6 responses to “The Mental Mapping from Annual to Monthly and Usage-Based SaaS Metrics

  1. Thanks, Dave. These are always incredibly helpful!

  2. Dave, I live in the month-to-month SaaS world. MRR is clear for us, but none of your metaphorical scenarios fit the way we do business. May I suggest this addition:
    A guy walks into a bar and orders a $17 Martini to be served the first Thursday of every month and charged to his card, until such time as he asks us to stop [0].
    That’s MRR, in my world. Regardless of whether he’s a tourist or lives next door.
    I understand what you’re getting at with the ideas of “empirical MRR” and “intentional MRR”, but to me those are straying from clear recurring revenue into re-occurring revenue.

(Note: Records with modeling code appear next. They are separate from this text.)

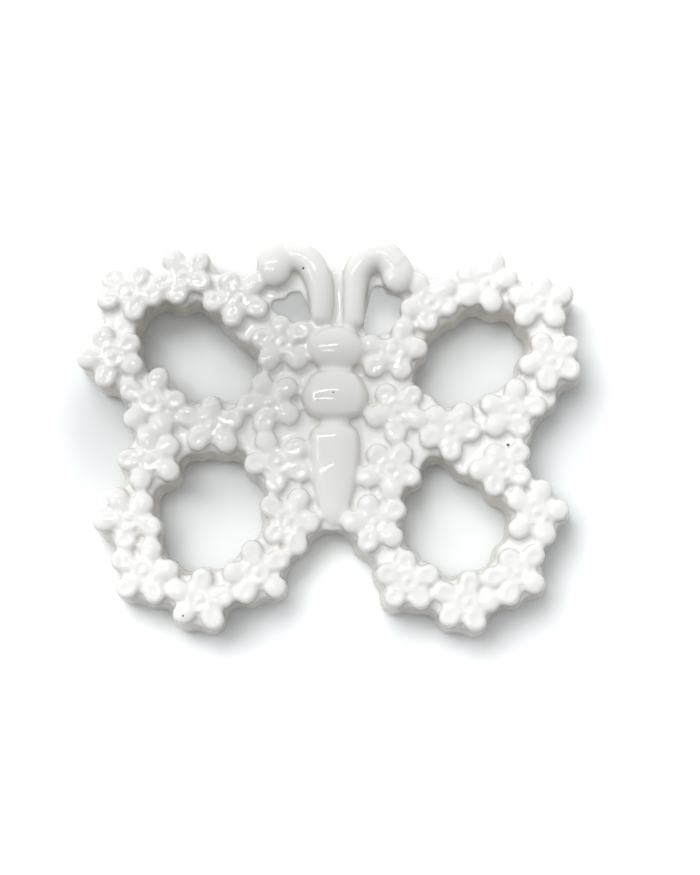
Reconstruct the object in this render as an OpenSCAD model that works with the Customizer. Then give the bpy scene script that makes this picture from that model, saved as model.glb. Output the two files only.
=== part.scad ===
// A flat butterfly of white glazed ceramic that holds itself to a steel door by two magnets.
// It lies on its magnets: +Z out of its face, +Y towards its head, +X to the right of its face.

/* [Wings] */
// Width across the wing tips
wing_w = 90; // [80:1:110]
// Thickness of the pierced wing frame, from its back to the ground between the flowers
frame_t = 6.4; // [4.6:0.1:10]
// Width of the bridges that join neighbouring flowers, as a share of the wings' width
bridge_share = 0.052; // [0.045:0.001:0.066]
// Width of the clay that fills narrow angles between flowers, as a share of the wings' width
fill_share = 0.045; // [0.04:0.001:0.055]
// Ledge of the frame that shows around the petals
ledge = 0.25; // [0.1:0.05:0.6]
// How far the walls under the petals spread from the front of the frame to its back
flare = 0.9; // [0.1:0.1:1]

/* [Flowers] */
// Width of a flower from petal tip to petal tip, as a share of the wings' width
flower_share = 0.12; // [0.1:0.001:0.121]
// Diameter of one petal, as a share of the flower
petal_share = 0.333; // [0.3:0.001:0.34]
// Height of a petal above the frame
petal_h = 2; // [1.5:0.1:3]
// Rise of the rounded top of a petal, as a share of its diameter
petal_crown_share = 0.36; // [0.2:0.01:0.4]
// Diameter of the sunken middle, as a share of the flower
middle_share = 0.52; // [0.45:0.01:0.56]
// Height of the sunken middle, as a share of the petals' height
middle_h_share = 0.55; // [0.3:0.01:0.7]
// Diameter of the bead in the middle, as a share of the flower
bead_share = 0.14; // [0.1:0.01:0.18]

/* [Body] */
// Width of the head, as a share of the wings' width
head_w_share = 0.106; // [0.09:0.001:0.11]
// Length of the head, as a share of the wings' width
head_l_share = 0.084; // [0.07:0.001:0.1]
// Height of the head above the frame
head_h = 3.7; // [2.5:0.1:5]
// Width of the thorax, as a share of the wings' width
thorax_w_share = 0.127; // [0.1:0.001:0.132]
// Length of the thorax, as a share of the wings' width
thorax_l_share = 0.101; // [0.08:0.001:0.11]
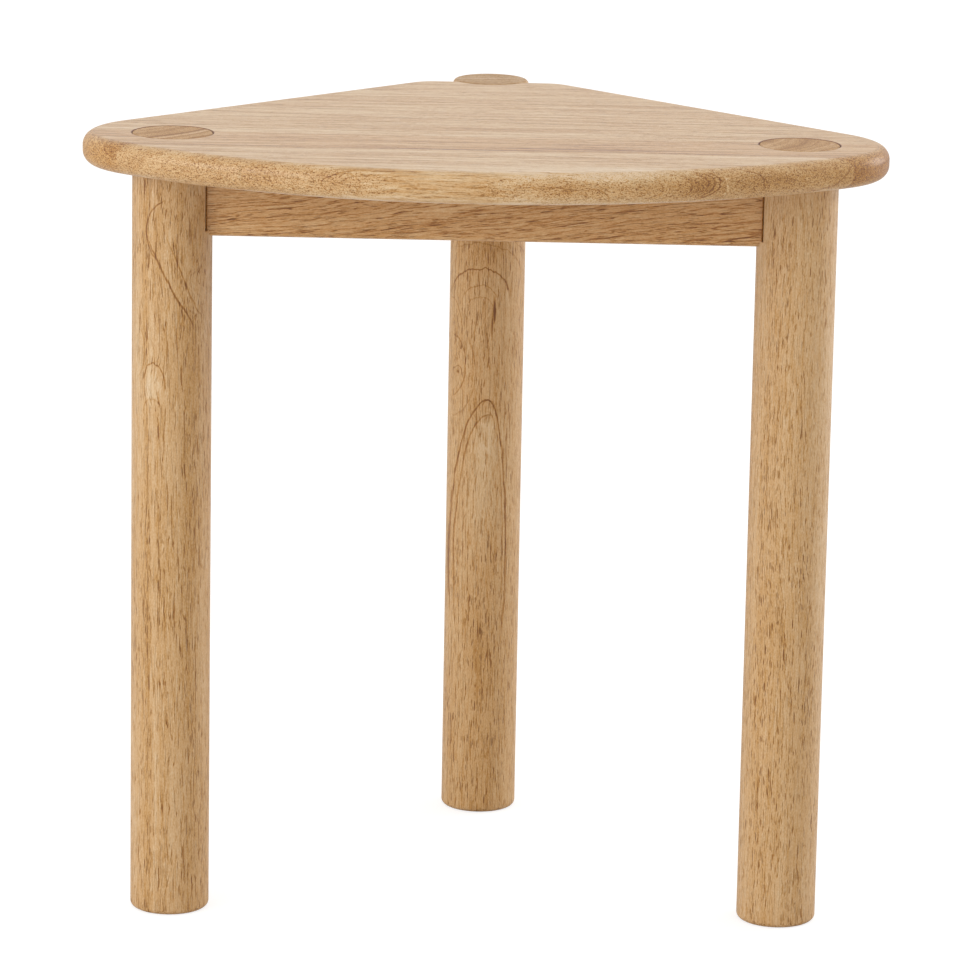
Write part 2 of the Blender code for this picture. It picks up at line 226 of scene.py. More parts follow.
def finish_piece(node, bm, material, cutters=(), place=Vector((0, 0, 0)), turn=0.0):
    """Make the finer piece that stands for a node."""
    piece = carve(to_object(node + "_fine", bm, material, place, turn), cutters)
    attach(piece, "root")
    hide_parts(node)


# The top

def top_outline(inset):
    """Plan of the top, anticlockwise from the left of the front arc, drawn in by inset."""
    inset = inset + FACET_ALLOWANCE
    corner_x = FRONT_LEG_X - CORNER_INBOARD
    corner_radius = LEG_RADIUS + CORNER_MARGIN

    bulge = FRONT_REACH - corner_radius
    front_centre = (corner_x ** 2 + CORNER_BEHIND ** 2 - bulge ** 2) / (2 * (bulge + CORNER_BEHIND))
    front_radius = front_centre + FRONT_REACH
    front_angle = math.atan2(CORNER_BEHIND - front_centre, corner_x)

    notch_half_width = math.sqrt(LEG_RADIUS ** 2 - CUT_BEFORE_AXIS ** 2)
    cut_end = notch_half_width + BACK_SHOULDER
    run_x = cut_end - corner_x
    run_y = BACK_CUT - CORNER_BEHIND
    side_angle = math.atan2(run_y, run_x) - math.acos(corner_radius / math.hypot(run_x, run_y))
    shoulder_x = cut_end - SHOULDER_ROUNDING * (1 - math.sin(side_angle)) / math.cos(side_angle)
    shoulder_y = BACK_CUT - SHOULDER_ROUNDING

    front = arc((0, front_centre), front_radius - inset,
                -math.pi - front_angle, front_angle, FRONT_ARC_STEPS)
    corner = arc((corner_x, CORNER_BEHIND), corner_radius - inset,
                 front_angle, side_angle, CORNER_ARC_STEPS)
    shoulder = arc((shoulder_x, shoulder_y), SHOULDER_ROUNDING - inset,
                   side_angle, QUARTER, SHOULDER_ARC_STEPS)
    right_side = corner[1:] + shoulder
    left_side = [(-x, y) for x, y in reversed(right_side)]
    return front + right_side + left_side


def top_blank():
    rounding = TOP_EDGE_ROUNDING
    lower = arc((rounding, TOP_UNDERSIDE + rounding), rounding,
                -QUARTER, -2 * QUARTER, EDGE_STEPS)
    upper = arc((rounding, TABLE_HEIGHT - rounding), rounding,
                2 * QUARTER, QUARTER, EDGE_STEPS)
    return loft([
        [(x, y + LEG_LINE, z) for x, y in top_outline(inset)]
        for inset, z in lower + upper
    ])


def slice_off(bm, line, direction):
    """Remove what lies beyond a plane across Y, and close the cut."""
    result = bmesh.ops.bisect_plane(
        bm, geom=bm.verts[:] + bm.edges[:] + bm.faces[:], dist=MERGE_DISTANCE,
        plane_co=(0, line, 0), plane_no=(0, direction, 0), clear_outer=True,
    )
    rim = [item for item in result["geom_cut"] if isinstance(item, bmesh.types.BMEdge)]
    bmesh.ops.edgeloop_fill(bm, edges=rim)


def meets(cutter, box):
    """Whether a cutter reaches between the front and the back of a box."""
    reach = [vertex.co.y for vertex in cutter.data.vertices]
    return min(reach) < box[1].y and max(reach) > box[0].y


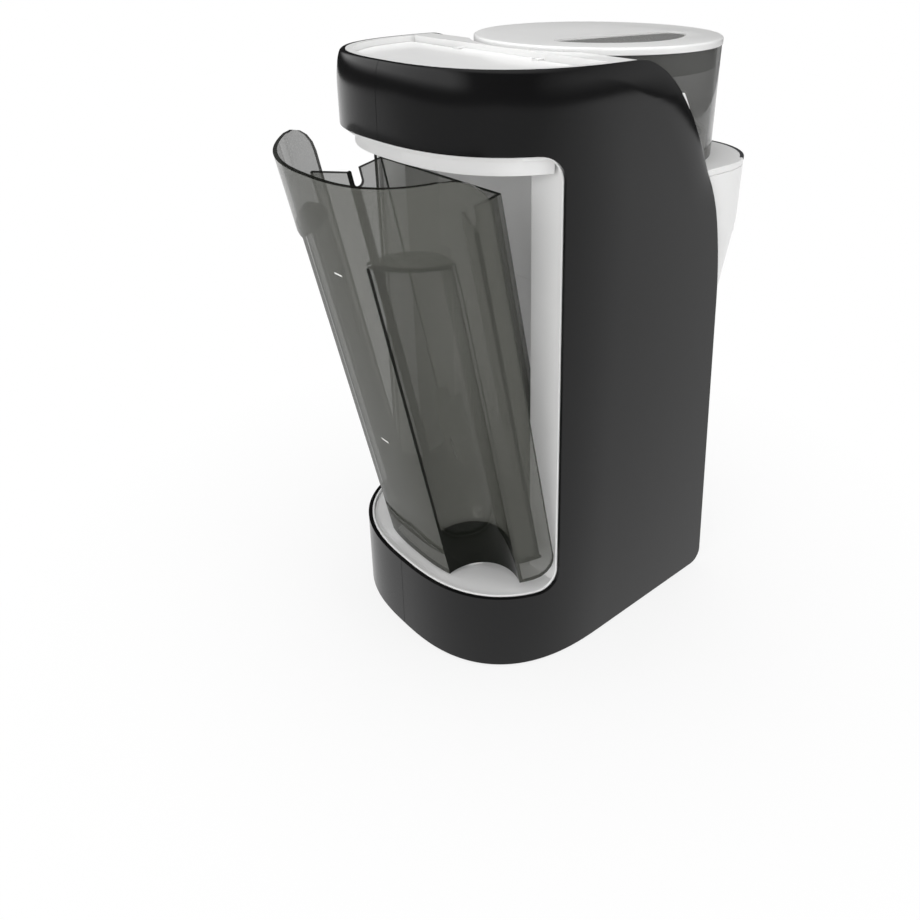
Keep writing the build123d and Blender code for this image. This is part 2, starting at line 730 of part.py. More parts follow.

  3. Dave, I live in the month-to-month SaaS world. MRR is clear for us, but none of your metaphorical scenarios fit the way we do business. May I suggest this addition:
    A guy walks into a bar and orders a $17 Martini to be served the first Thursday of every month and charged to his card, until such time as he asks us to stop [0].
    That’s MRR, in my world. Regardless of whether he’s a tourist or lives next door.
    I understand what you’re getting at with the ideas of “empirical MRR” and “intentional MRR”, but to me those are straying from clear recurring revenue into re-occurring revenue.

  4. Dave- In cases where annual ARR commitments also have usage caps, when a customer’s usage demonstrates they will exceed the cap (and be charged based on usage for the balance of the term), I think I’d assign a (conservative) ARR value to capture the usage-based component, and reassess quarterly based on actual usage for expansion/contraction. Thoughts?

    • Personally, I’d just go with trailing spend. I know a lot of people try to allocate between recurring and overage but, as noted in the post, I think that’s based on a flawed definition of recurring.